Abstract

Video summarization aims to analyze the structure and content of videos and extract key segments to construct summarization that can accurately summarize the main content, allowing users to quickly access the core information without browsing the full video. However, existing methods have difficulties in capturing long-term dependencies when dealing with long videos. On the other hand, there is a large amount of noise in graph structures, which may lead to the influence of redundant information and is not conducive to the effective learning of video features. To solve the above problems, we propose a video summarization generation network based on dynamic graph contrastive learning and feature fusion, which mainly consists of three modules: feature extraction, video encoder, and feature fusion.
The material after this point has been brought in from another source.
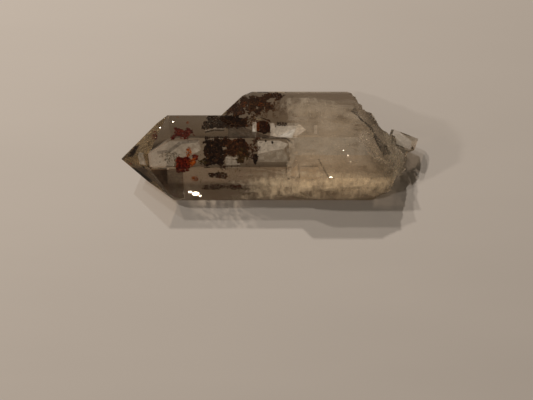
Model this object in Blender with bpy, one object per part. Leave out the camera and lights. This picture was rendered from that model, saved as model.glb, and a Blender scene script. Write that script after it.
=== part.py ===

Firstly, we compute the shot features and construct a dynamic graph by using the shot features as nodes of the graph and the similarity between the shot features as the weights of the edges. In the video encoder, we extract the temporal and structural features in the video using stacked L-G Blocks, where the L-G Block consists of a bidirectional long short-term memory network and a graph convolutional network. Then, the shallow-level features are obtained after processing by L-G Blocks. In order to remove the redundant information in the graph, graph contrastive learning is used to obtain the optimized deep-level features. Finally, to fully exploit the feature information of the video, a feature fusion gate using the gating mechanism is designed to fully fuse the shallow-level features with the deep-level features. Extensive experiments are conducted on two benchmark datasets, TVSum and SumMe, and the experimental results show that our proposed method outperforms most of the current state-of-the-art video summarization methods.